According to Henk Tjon placing the focus on the Caribbean’s first inhabitants was the intention from the beginning, back in 1972 when the event was staged in Guyana. “Then already the Indigenous People were the only ethnic group that was part of CARIFESTA. They were there, but unfortunately their presence wasn’t highlighted enough. There was never really a concept for their participation,” he said.

In 1992, when CARIFESTA IV was hosted in Trinidad and Tobago, the twin-island-state gave the Indigenous People attention. It so happened that it was at the time when the world marked 500 years since Columbus discovered the “New World”, America.

“Only six of the 30 countries that took part in CARIFESTA then included the Indigenous People in their delegations. Suriname has always done that. Now that we are hosting the event, I thought we have to include a concept for the Indigenous People,” said Tjon.

Tjon explained that the Indigenous People village will present these people at their best. “You’ll see all the different tipi the various Amerindian tribes live in. The Wayana, the Trio, all of them will come from their villages in the interior, from Guyana and French Guiana. Belize will come with its Maya and so forth. It will be a living exhibition,” he said. “History” makes the Indigenous People deserve that spotlight.

The history of the plantation and the slavery period in general is not just the history of the Europeans and the Africans. It is also the history of the Amerindians.


This history will be celebrated during CARIFESTA VIII. Indeed, the Indigenous People are set to enjoy centre stage during CARIFESTA VIII. “Of course the other ethnic groups will also be there. The Indians, the Indonesians, the Chinese… They will all be there. The Maroons –descendents of runaway slaves- too. They will be the gems in the entirety,” he said.

As a matter of fact, these “gems” that can easily represent Africa a continent away, are expected to put up a never before seen cultural performance during CARIFESTA VIII, interfacing with visitors from Ghana – where most slaves brought to Suriname were from – and with a “Granman” (chief) of the Jamaican Maroons. Maroons are descendents of slaves who would rather runaway into the forest than spend their life in the captivity of the plantation owners. In Suriname and Jamaica these Maroons started their own villages in the interior and their descendants still live there, determined to cling on to the traditions their ancestors brought from Africa.

Suriname knows six Maroon tribes, all of whom still live in the areas close to the rivers in the interior where their ancestors started their villages. The N’Djuka (also called Aucans) live near the Tapanahony, Cottica and Commewijne rivers. The Saramaccans live near the upper-Suriname river. These are the biggest tribes. There are also the Paramaccans (near the Marowijne river), the Matuari (upper Saramacca river), the Boni (Lawa) and the Kwinti (lower Saramacca river). It is estimated that some 40,000 Maroons live in the interior.

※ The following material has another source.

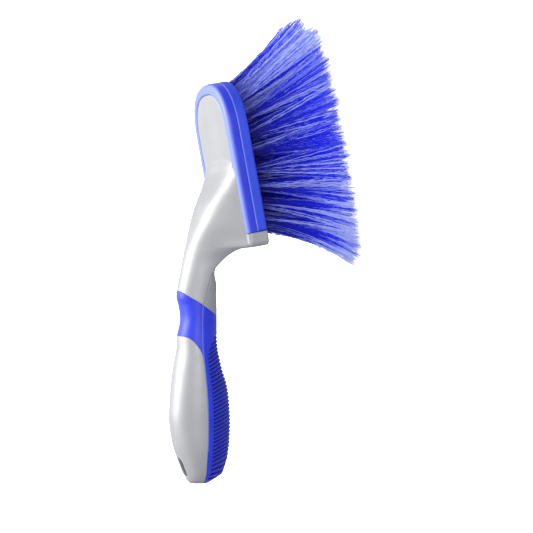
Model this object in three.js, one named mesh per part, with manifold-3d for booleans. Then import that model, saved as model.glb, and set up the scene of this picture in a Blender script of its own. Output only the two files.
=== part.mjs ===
// Car wheel brush with a short handle: a silver body in two shells, soft blue rubber on the grip,
// the thumb rest and the rim of the head, and a drilled block full of bristle tufts.
//
// Head frame, millimetres: X runs along the head, 0 at the nose and negative towards the handle.
// Z is up, 0 at the back face of the head, and the bristles point down. Y is sideways.
// Handle frame: s runs from the handle's end towards the head, f points to the bristle side.

import * as THREE from "three";
import { mergeVertices } from "three/addons/utils/BufferGeometryUtils.js";
import Module from "manifold-3d";

const wasm = await Module();
wasm.setup();

// ---------- driving dimensions ----------

const GAP = 0.3;

const HEAD_LENGTH = 105.5;
const HEAD_HALF_WIDTH = 33.5;
const NOSE_LENGTH = 34;
const NOSE_ROUNDNESS = 2.5;
const HEAD_THICKNESS = 13.4;
const EDGE_RADIUS = 3;
const TAB_LENGTH = 8.7;
const TAB_CORNER = 3;

const RIM_WIDTH = 6.5;
const RIM_HEIGHT = 6.5;
const RIM_WALL = 3;
const PLATE_RECESS = 0.4;
const PAN_WALL = 2.6;

const SPIGOT_HEIGHT = 2;
const HOLE_DIAMETER = 5;
const HOLE_DEPTH = 6;

const TUFT_DIAMETER = 4.4;
const TUFT_INSETS = [6, 17.5];
const TUFT_COUNTS = [20, 16];
const CENTRE_TUFTS = 7;
const CENTRE_NOSE_X = -29;
const TAIL_TUFT_X = [-91, -85.8];
const TRIM_DEPTH = 59.5;
const FREE_LENGTH = 64.5;
const FAN_X = 1.69;
const FAN_SHIFT = 37;
const FAN_Y = 1.25;
const FLARE_START = -45;
const FLARE_SPAN = 39;
const NOSE_FLARE = 13.5;
const NOSE_TRIM = 9;
const TIP_RADIUS = 4.9;

const HANDLE_TILT = THREE.MathUtils.degToRad(10.2);
const HANDLE_END_X = -245.1;
const HANDLE_END_Z = 47.9;
const SHELL_WALL = 2.8;
const RUBBER = 2.3;
const FRONT_SHELL_TOP = 130;
const BACK_ROUNDNESS = 2.2;
const NECK_ROUNDNESS = 3;
const NECK_SQUARES = [136, 164];
const FRONT_ROUNDNESS = 1.75;

const RIB_COUNT = 36;
const RIB_PITCH = 2.35;
const FIRST_RIB = 3;
const RIB_DEPTH = 1.1;
const RIB_ARCH = 7;
const ARCH_FADE = 12;
const RIB_BORDER = 0.2;

const HANG_HOLE_S = 10.2;
const HANG_HOLE_LENGTH = 11.6;
const HANG_HOLE_WIDTH = 8;
const HANG_HOLE_WALL = 2;

// Edges of the rubber in the handle's side view, as [s, f].
const GRIP_TOP = [[110.9, -1.3], [103.4, 11.3]];
const THUMB_TOP = [[120.6, -15], [116.4, -9.8], [111.2, -1.6], [109.8, 0.5]];
const THUMB_BOTTOM = [[92.2, -14], [90.6, -10], [86.3, -6], [80.6, -2.9], [74, -2], [74, 0.5]];

// Places along the handle where the hollow has a section, and its reach down through the head.
const THUMB_HOLLOW = [72, 122];
const CAVITY_PLACES = [6, 9, 16, 24, 39, 52, 61, 71, 71.5, 83, 92, 102, 110.6, 116.3, 121.5, 124, 128];
const NECK_PLACES = [122, 130, 138, 145, 150, 151.5, 161, 174, 184];
const NECK_OPENS_AT = 151;
const NECK_OPEN = 6;
const NECK_FLOOR_SHIFT = 3.5;
const NECK_FLOOR_WALL = 1.5;

const RING_STEPS = 24;
const NOSE_STEPS = 20;
const FAR = 150;

const SILVER = { color: 0xc9cbd0, roughness: 0.32, metalness: 0.35 };
const BLUE_RUBBER = { color: 0x2c3fd6, roughness: 0.5, metalness: 0 };
const BLUE_PLASTIC = { color: 0x2747d0, roughness: 0.4, metalness: 0 };
const BRISTLE = { color: 0x1c1fc4, roughness: 0.45, metalness: 0 };

// Profile of the handle, the waist and the neck. Each station gives its place s along the handle,
// the back, the widest line and the front as f, and the half width at the back and at the widest line.
const STATIONS = [
  { s: 0, back: -7.6, side: -1, front: 4, backHalf: 5.8, half: 5.8 },
  { s: 2, back: -9.2, side: -1.1, front: 7.2, backHalf: 10.2, half: 10.2 },
  { s: 5, back: -10.8, side: -1.1, front: 12.6, backHalf: 12.7, half: 12.7 },
  { s: 8, back: -12.2, side: -1, front: 14.4, backHalf: 13.9, half: 13.9 },
  { s: 15.6, back: -15, side: -0.9, front: 16.8, backHalf: 15.5, half: 15.5 },
  { s: 24, back: -17.9, side: -0.7, front: 18.2, backHalf: 16.5, half: 16.5 },
  { s: 39, back: -20.1, side: -0.5, front: 18.9, backHalf: 17, half: 17 },
  { s: 52, back: -19.5, side: -0.8, front: 18.3, backHalf: 17, half: 17 },
  { s: 61, back: -18.7, side: -1.2, front: 17, backHalf: 16.6, half: 16.6 },
  { s: 71, back: -17.3, side: -1.8, front: 14, backHalf: 15.8, half: 15.8 },
  { s: 83, back: -15, side: -2.4, front: 11.4, backHalf: 14, half: 14 },
  { s: 92, back: -14.4, side: -2.2, front: 10.8, backHalf: 12.8, half: 12.8 },
  { s: 102, back: -12.3, side: -1.9, front: 10.9, backHalf: 12, half: 12 },
  { s: 110.6, back: -13.2, side: -1.3, front: 10.9, backHalf: 12, half: 12 },
  { s: 116.3, back: -14.6, side: 0, front: 10.6, backHalf: 12.4, half: 12.4 },
  { s: 123.8, back: -13.6, side: 1.9, front: 10.6, backHalf: 13, half: 13 },
  { s: 133, back: -11.7, side: 4.9, front: 8.6, backHalf: 14, half: 14 },
  { s: 138.1, back: -10.6, side: 10, front: 10.6, backHalf: 15.2, half: 15.5 },
  { s: 142.2, back: -9.6, side: 14, front: 14.5, backHalf: 16.4, half: 18.5 },
  { s: 145.4, back: -8.8, side: 18.5, front: 18.9, backHalf: 17.5, half: 24.8 },
  { s: 147, back: -8.3, side: 22.5, front: 22.8, backHalf: 18.4, half: 30.8 },
  { s: 152, back: -6.8, side: 23, front: 23.2, backHalf: 20, half: 31 },
  { s: 161.3, back: -3.9, side: 21.3, front: 21.5, backHalf: 22.8, half: 31 },
  { s: 173.8, back: 0.8, side: 19, front: 19.2, backHalf: 25.4, half: 31 },
  { s: 186.3, back: 7.3, side: 16.6, front: 16.8, backHalf: 27.5, half: 31 },
  { s: 194, back: 10.6, side: 15.3, front: 15.5, backHalf: 26.5, half: 30.5 },
  { s: 198, back: 11.6, side: 14.7, front: 14.9, backHalf: 23, half: 26.5 },
  { s: 201, back: 13, side: 14.2, front: 14.4, backHalf: 17, half: 19 },
];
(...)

Tjon is excited: “We’re flying to Asidonhopo –the main Saramaccan village, where the Granman lives-,” he said. “The Granman from Jamaica will be the guest of honour. Imagine the welcome he’ll get when he arrives in the villages. That will be a spectacle by itself. You’ll see things not many get to experience. Not even Discovery Channel and National Geographic offer that.”
But, he added, the main focus will be on the oldest inhabitants of our region. The Indigenous People will take advantage of the opportunity to jointly present their heritage. “They will have their own programme, including their traditional rituals. They’ll have what we call in Suriname ‘puru blaka,’ a mourning ritual some also call epakadono. When that will take place it will go on all night. It will be great.”

Tjon foresaw that the theme of CARIFESTA VIII will become total reality in those six days in Suriname. “It will be a fantastic event, especially for tourists,” he said.